Sob pressão por leilão de arroz, ex-ministro de Dilma se diz ‘tranquilo’
Neri Geller, cujos ex-assessores teriam atuado em certame promovido pelo governo, diz que despachou normalmente com o ministro da Agricultura, Carlos Fávaro
Na berlinda após repercussão negativa do leilão de 1,31 bilhão de reais organizado pela Companhia Nacional de Abastecimento (Conab) para aquisição de 263 mil toneladas de arroz importado, na semana passada, o secretário de Política Agrícola do Ministério da Agricultura, Neri Geller, disse não estar preocupado em relação à lisura do certame, nem sobre sua permanência no cargo. “Estou muito tranquilo, já fui ministro e hoje estou aqui para ajudar”, disse ele, que fez parte do primeiro escalão do governo Dilma Rousseff, comandando a pasta da Agricultura.
Geller afirmou que se reuniu nesta segunda-feira com o ministro Carlos Fávaro, da Agricultura, e que expôs sua tranquilidade em relação ao leilão. “Disse a ele que estou 100% tranquilo, conheço o setor há 20 anos”. Segundo o secretário, após esta conversa, a reunião se desenrolou sobre os demais assuntos ordinários da pasta. “Depois fui para a minha sala e despachei normalmente”, disse — leia matéria aqui sobre as reuniões envolvendo a área de agricultura do governo nesta segunda.
O governo, no entanto, vem discutindo internamente sua permanência. O presidente Luiz Inácio Lula da Silva demonstrou sua insatisfação pelo fato de um assunto que foi pensado para ser positivo para o governo acabou se transformando numa “crise”. No Congresso, já há deputado recolhendo assinaturas para a criação da CPI do Arroz, provavelmente alavancada pelo ex-presidente Jair Bolsonaro — leia matéria aqui.
Ex-assessores de Geller
O secretário entrou na mira após a divulgação da informação de que a FOCO Corretora de Grãos, que atuou no leilão, pertence ao empresário Robson Almeida de França. Robson foi assessor parlamentar de Geller na Câmara, quando ele era deputado federal. Além disso, é sócio do filho do secretário, Marcello Geller, em outras empresas. “Ele trabalhou comigo até 2020. Falei com ele recentemente e ele até brincou dizendo que eu não pago mais o salário dele”, justificou.
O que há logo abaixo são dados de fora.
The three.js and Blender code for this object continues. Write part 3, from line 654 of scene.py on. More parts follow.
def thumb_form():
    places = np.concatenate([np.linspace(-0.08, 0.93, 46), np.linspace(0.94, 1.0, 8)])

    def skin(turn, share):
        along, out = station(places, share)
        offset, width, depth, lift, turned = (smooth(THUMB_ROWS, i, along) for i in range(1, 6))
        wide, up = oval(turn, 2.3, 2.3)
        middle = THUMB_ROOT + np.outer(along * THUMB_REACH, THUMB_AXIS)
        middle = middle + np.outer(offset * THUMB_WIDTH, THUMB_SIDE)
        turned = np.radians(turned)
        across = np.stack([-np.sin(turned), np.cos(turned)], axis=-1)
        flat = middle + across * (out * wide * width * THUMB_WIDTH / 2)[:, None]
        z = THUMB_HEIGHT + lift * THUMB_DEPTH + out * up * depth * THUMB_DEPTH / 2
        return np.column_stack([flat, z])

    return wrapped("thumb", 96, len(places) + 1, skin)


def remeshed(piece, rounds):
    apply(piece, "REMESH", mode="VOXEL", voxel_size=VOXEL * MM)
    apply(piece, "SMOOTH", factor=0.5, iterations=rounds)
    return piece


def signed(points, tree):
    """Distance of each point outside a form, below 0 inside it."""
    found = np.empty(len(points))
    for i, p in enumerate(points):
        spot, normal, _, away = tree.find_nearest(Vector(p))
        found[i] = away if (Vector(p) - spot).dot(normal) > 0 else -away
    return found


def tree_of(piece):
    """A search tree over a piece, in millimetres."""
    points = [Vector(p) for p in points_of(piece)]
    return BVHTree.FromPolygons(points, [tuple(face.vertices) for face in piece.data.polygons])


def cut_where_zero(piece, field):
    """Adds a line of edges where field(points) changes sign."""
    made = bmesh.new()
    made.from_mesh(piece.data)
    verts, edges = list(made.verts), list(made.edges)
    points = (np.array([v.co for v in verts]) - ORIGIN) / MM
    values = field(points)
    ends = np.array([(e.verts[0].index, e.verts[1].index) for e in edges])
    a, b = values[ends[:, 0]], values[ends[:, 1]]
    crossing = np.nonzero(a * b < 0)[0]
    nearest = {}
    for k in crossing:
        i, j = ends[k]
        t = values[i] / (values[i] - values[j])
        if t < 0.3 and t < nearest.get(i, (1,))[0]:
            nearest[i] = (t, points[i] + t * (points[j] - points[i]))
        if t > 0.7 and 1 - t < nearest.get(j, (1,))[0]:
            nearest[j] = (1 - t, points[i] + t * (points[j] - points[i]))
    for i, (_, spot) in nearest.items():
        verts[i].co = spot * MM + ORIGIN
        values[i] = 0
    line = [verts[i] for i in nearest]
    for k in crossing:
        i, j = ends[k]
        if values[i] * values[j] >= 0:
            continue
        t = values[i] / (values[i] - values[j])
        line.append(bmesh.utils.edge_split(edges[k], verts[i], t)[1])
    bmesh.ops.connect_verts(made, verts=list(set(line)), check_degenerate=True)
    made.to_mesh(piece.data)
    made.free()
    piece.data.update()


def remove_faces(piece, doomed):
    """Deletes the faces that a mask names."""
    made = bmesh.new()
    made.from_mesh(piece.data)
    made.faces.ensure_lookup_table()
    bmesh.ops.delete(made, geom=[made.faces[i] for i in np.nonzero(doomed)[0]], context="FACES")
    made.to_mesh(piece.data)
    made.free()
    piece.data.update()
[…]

Além de Geller, também está na berlinda o diretor de Operações e Abastecimento da Conab, Tiago José dos Santos, responsável pela organização do certame. O leilão vem sendo questionado também por causa das empresas que saíram vitoriosas. Em representação ao Tribunal de Contas da União (TCU), deputados de partidos como o Novo, PP e PSDB apontaram indícios de “fraude”, “direcionamento” e “uso de artifícios para restringir a competititvidade”.
“Queijo Minas”
Os parlamentares argumentam que das quatro empresas que participaram do leilão, apenas uma trabalha no ramo de importação. Quatro empresas venceram o primeiro leilão, realizado na quinta-feira, 6, após o governo derrubar uma liminar da Justiça gaúcha que proibia o certame, a pedido de entidades e políticos ligados aos produtores de arroz do Rio Grande do Sul, que respondem por mais de 70% da produção nacional. As quatro vencedoras receberão 1,3 bilhão de reais.
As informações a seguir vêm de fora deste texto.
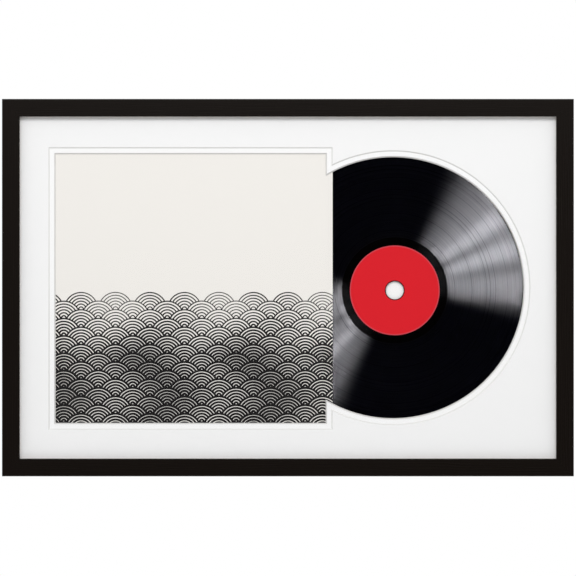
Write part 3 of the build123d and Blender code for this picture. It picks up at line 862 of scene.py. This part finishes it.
# %% Rings in place
RING_REACH = RING_LEG + RING_HALF_WIDTH
BAR_PLAY, STRAP_GAUGE = 0.08 * MM, 0.6 * MM
for side in ("left", "right"):
    low, high = (Vector(corner) for corner in node_boxes[f"{side}_d_ring"])
    eye_back = node_boxes[f"{side}_hanger_strap"][1][1]
    bar_depth = eye_back - (WIRE_RADIUS + BAR_PLAY + STRAP_GAUGE)
    bar = Vector(((low.x + high.x) / 2, bar_depth, high.z - WIRE_RADIUS))
    lean = asin((high.y - WIRE_RADIUS - bar_depth) / RING_REACH)
    pick_object(ring)
    bpy.ops.object.duplicate()
    place = Matrix.Translation(bar) @ Matrix.Rotation(lean, 4, "X")
    put_in_place(bpy.context.object, f"{side}_wire_ring", f"{side}_d_ring", place, zinc_steel,
                 smooth=60)
    print(side, "ring leans", round(degrees(lean), 2), "degrees")
bpy.data.objects.remove(ring)

# %% [markdown]
# The turn buttons and the folded straps are cut from sheet steel. Their CAD solids have the
# right form but knife-sharp edges, and real stamped parts are tumbled until the edges are dull
# and catch the light. So each gets a copy of its solid: the loose triangles are merged, flat
# faces are joined again, and a bevel modifier takes a tenth of a millimetre off each edge. The
# cast wall pads are done the same way, with rounder edges. The V-nails show only a hairline on
# the back of each mitre, so they keep their solids.

# %% Dull edges
LEAF_ROUND, STRAP_ROUND, PAD_ROUND = 0.12 * MM, 0.10 * MM, 0.8 * MM


def dull_copy(node, name, width, material, least_angle=35):
    """A copy of a CAD solid with a width taken off its edges sharper than an angle."""
    pick_object(nodes[node])
    bpy.ops.object.duplicate()
    piece = bpy.context.object
    piece.parent = None
    bpy.ops.object.mode_set(mode="EDIT")
    bpy.ops.mesh.select_mode(type="VERT")
    bpy.ops.mesh.select_all(action="SELECT")
    bpy.ops.mesh.remove_doubles(threshold=SAME_PLACE)
    bpy.ops.mesh.dissolve_limited(angle_limit=radians(1))
    bpy.ops.object.mode_set(mode="OBJECT")
    bpy.ops.object.modifier_add(type="BEVEL")
    bevel = piece.modifiers[0]
    bevel.width = width
    bevel.segments = 2
    bevel.limit_method = "ANGLE"
    bevel.angle_limit = radians(least_angle)
    bpy.ops.object.modifier_apply(modifier=bevel.name)
    put_in_place(piece, name, node, Matrix.Identity(4), material)


for node in nodes:
    if node.endswith("_turn_button"):
        dull_copy(node, node.replace("turn_button", "button_leaf"), LEAF_ROUND, zinc_steel)
    elif node.endswith("_hanger_strap"):
        dull_copy(node, node.replace("hanger_strap", "folded_strap"), STRAP_ROUND, zinc_steel,
                  least_angle=50)
dull_copy("bumpers", "moulded_pads", PAD_ROUND, pad_rubber)
print("leaf, strap and pad edges in mm:",
      [round(width / MM, 2) for width in (LEAF_ROUND, STRAP_ROUND, PAD_ROUND)])

# %% [markdown]
# Last, the box of what is rendered now is printed. It should be the same as the CAD model's
# box printed at the start, since no finish and no rounder edge makes the frame any larger.

# %% Sizes
low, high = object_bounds()
print("outline now in mm:", [round(v / MM, 1) for v in high - low])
A maior suspeita recai sobre o o principal vencedor, a empresa Wisley A. de Souza Ltda., que funciona em Macapá sob o nome fantasia de Queijo Minas. A firma ganhou o direito de importar 147,3 mil toneladas de arroz e receber, por isso, 736,3 milhões do governo. O problema é que a ampresa tinha um capital social de 8.000 reais até o final de maio, mas mudou, dias antes do leilão, para 5 milhões, valor que lhe permitiria participar da disputa.